[CAD and scene scripts]

* START *

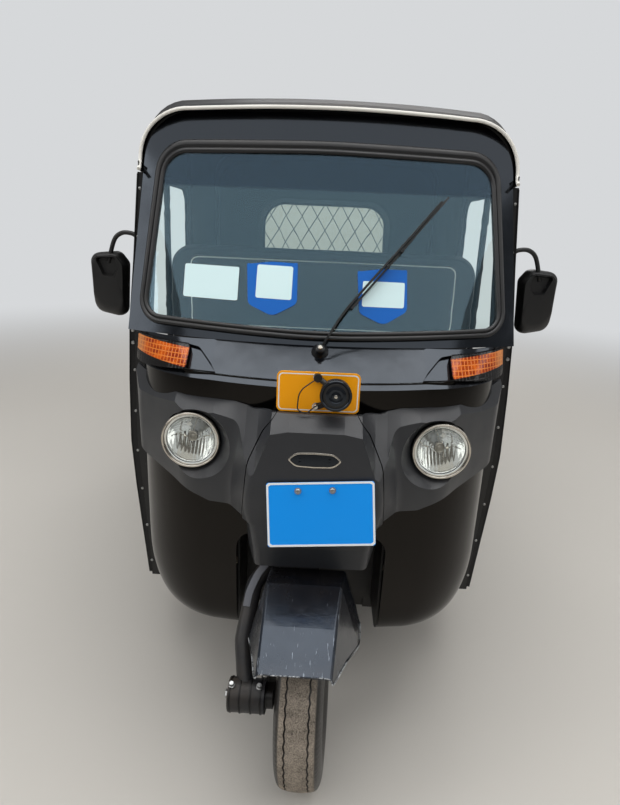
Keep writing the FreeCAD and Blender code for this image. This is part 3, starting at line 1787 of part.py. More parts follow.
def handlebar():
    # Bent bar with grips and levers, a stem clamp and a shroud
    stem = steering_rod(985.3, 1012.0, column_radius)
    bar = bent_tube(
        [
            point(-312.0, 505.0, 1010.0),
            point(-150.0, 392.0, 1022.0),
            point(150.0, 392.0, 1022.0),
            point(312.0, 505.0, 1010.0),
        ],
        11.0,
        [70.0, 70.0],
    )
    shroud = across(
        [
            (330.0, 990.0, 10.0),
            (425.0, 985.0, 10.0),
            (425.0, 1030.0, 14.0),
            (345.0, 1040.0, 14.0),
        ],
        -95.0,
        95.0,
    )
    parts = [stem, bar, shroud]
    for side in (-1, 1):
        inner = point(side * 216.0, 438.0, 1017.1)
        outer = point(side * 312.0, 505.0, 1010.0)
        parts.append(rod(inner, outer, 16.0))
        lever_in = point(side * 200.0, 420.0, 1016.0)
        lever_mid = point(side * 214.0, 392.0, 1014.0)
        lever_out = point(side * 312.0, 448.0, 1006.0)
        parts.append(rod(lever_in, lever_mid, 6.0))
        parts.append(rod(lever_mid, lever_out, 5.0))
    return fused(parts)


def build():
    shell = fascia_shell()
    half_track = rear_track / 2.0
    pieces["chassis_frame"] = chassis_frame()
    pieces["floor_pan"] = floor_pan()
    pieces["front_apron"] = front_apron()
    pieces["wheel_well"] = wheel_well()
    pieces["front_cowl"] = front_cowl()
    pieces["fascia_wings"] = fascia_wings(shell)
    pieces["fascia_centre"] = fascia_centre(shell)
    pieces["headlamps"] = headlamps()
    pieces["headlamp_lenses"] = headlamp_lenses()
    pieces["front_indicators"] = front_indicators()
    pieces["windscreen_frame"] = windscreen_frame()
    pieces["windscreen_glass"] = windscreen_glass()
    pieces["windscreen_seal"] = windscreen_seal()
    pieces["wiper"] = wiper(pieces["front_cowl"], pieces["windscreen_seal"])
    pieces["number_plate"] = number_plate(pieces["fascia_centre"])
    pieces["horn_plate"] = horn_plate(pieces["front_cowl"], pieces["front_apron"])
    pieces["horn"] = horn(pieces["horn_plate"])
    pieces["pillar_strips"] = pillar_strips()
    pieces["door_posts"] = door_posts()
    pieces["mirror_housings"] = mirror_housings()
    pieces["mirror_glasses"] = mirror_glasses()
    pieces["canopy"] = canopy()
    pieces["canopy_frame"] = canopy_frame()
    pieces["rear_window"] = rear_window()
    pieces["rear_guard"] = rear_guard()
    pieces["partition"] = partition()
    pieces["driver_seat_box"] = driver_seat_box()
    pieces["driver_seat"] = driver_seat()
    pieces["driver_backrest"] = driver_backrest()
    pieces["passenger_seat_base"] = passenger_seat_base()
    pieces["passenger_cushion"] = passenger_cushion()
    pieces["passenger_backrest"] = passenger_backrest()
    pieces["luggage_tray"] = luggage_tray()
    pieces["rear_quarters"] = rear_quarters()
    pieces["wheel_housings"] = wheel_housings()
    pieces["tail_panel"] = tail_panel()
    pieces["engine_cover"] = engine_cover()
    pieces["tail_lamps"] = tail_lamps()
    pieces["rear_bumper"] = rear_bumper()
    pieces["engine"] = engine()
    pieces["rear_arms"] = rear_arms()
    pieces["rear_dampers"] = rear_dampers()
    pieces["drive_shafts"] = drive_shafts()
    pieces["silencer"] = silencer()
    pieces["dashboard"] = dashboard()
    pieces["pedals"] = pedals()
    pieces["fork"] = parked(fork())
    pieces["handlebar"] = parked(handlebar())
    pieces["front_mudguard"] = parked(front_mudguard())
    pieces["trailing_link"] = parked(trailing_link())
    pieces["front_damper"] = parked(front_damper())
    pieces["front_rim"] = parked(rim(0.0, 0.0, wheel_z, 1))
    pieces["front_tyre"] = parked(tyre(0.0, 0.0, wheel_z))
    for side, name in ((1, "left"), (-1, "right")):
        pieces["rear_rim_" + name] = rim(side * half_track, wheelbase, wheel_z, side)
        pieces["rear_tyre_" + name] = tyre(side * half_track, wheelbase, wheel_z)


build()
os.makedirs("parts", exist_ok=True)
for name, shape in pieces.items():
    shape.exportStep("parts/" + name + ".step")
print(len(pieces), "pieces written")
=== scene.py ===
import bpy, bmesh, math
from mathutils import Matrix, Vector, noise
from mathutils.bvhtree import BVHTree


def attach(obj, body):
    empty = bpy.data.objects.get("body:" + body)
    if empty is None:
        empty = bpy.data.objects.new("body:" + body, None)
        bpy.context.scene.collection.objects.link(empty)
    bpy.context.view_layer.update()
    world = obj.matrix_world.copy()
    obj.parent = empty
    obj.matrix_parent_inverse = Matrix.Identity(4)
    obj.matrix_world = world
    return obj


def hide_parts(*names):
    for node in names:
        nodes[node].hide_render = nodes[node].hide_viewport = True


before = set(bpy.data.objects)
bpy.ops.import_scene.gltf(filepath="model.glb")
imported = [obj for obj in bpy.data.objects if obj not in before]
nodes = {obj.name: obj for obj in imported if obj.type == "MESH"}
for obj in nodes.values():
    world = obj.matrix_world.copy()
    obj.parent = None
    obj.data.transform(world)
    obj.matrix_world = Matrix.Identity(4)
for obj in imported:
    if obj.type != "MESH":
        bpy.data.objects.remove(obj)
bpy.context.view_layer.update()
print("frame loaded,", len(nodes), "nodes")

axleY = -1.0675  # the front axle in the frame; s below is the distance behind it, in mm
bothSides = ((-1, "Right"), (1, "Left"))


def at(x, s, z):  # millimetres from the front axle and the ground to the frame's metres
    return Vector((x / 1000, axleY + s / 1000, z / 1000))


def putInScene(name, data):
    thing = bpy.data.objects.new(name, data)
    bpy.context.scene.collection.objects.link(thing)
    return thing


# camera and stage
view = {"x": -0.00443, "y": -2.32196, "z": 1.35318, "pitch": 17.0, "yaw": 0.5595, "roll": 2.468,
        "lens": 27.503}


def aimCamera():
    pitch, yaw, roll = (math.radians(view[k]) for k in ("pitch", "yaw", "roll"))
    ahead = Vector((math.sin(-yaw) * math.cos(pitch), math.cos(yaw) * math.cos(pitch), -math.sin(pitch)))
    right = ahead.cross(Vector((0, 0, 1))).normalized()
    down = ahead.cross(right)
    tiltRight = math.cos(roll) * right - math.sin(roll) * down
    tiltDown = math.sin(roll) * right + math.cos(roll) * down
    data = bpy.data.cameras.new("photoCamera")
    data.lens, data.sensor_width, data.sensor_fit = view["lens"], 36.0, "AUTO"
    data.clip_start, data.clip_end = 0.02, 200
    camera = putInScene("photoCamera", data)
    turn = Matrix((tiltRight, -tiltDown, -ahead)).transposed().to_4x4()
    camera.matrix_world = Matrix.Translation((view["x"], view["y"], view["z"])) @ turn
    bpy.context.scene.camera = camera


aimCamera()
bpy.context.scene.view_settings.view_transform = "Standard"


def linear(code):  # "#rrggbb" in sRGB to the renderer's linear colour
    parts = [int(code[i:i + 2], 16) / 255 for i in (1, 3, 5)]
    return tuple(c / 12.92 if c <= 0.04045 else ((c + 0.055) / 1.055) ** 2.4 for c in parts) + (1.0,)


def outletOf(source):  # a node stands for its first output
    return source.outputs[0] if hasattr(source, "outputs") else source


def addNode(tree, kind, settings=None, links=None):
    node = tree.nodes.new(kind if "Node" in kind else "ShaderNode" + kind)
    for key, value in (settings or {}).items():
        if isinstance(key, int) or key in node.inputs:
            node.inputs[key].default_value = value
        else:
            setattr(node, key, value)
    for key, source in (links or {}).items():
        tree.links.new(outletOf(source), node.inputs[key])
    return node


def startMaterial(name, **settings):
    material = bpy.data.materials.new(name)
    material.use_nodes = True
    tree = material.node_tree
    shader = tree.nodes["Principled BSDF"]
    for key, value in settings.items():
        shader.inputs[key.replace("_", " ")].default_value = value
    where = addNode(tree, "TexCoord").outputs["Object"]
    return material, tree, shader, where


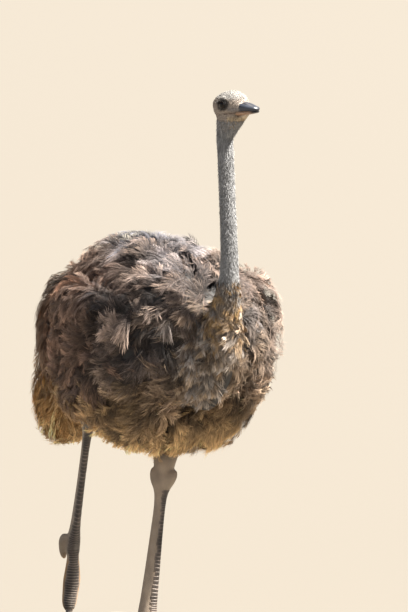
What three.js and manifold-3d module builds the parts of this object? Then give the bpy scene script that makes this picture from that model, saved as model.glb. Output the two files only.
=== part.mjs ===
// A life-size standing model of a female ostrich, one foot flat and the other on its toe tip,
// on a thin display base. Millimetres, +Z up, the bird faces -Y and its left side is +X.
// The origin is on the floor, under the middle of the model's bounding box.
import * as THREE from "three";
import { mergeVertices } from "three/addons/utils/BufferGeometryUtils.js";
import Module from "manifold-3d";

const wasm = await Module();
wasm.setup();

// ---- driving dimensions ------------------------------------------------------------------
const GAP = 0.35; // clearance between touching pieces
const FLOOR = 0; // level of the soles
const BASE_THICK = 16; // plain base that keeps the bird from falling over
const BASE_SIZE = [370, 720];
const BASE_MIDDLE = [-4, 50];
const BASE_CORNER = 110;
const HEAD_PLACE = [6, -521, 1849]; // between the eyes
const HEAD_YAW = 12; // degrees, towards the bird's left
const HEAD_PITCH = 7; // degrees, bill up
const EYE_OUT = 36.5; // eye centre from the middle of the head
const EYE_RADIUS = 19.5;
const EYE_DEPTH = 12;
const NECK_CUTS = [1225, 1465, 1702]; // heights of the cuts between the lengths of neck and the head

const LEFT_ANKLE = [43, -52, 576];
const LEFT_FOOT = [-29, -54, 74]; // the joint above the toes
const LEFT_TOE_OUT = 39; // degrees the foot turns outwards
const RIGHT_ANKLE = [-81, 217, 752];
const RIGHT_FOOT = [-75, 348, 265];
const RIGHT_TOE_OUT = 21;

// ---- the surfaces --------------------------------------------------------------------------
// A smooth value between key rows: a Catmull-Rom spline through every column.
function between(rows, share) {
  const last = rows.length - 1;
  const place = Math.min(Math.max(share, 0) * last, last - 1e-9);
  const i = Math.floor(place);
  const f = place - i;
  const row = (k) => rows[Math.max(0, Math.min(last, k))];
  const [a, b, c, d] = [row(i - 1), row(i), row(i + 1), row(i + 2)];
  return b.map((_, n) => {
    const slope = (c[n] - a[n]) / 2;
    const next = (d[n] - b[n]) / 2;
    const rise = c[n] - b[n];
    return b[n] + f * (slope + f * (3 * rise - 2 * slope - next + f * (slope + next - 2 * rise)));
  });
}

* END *

→ **Requirement**: Exactly repeat the lines from the line with "parked(tyre(0.0, 0.0, wheel_z))" to the line with "bpy.context.scene.collection.objects.link(empty)", including both, and output nothing else.

→ **Solution to this task**:
    pieces["front_tyre"] = parked(tyre(0.0, 0.0, wheel_z))
    for side, name in ((1, "left"), (-1, "right")):
        pieces["rear_rim_" + name] = rim(side * half_track, wheelbase, wheel_z, side)
        pieces["rear_tyre_" + name] = tyre(side * half_track, wheelbase, wheel_z)


build()
os.makedirs("parts", exist_ok=True)
for name, shape in pieces.items():
    shape.exportStep("parts/" + name + ".step")
print(len(pieces), "pieces written")
=== scene.py ===
import bpy, bmesh, math
from mathutils import Matrix, Vector, noise
from mathutils.bvhtree import BVHTree


def attach(obj, body):
    empty = bpy.data.objects.get("body:" + body)
    if empty is None:
        empty = bpy.data.objects.new("body:" + body, None)
        bpy.context.scene.collection.objects.link(empty)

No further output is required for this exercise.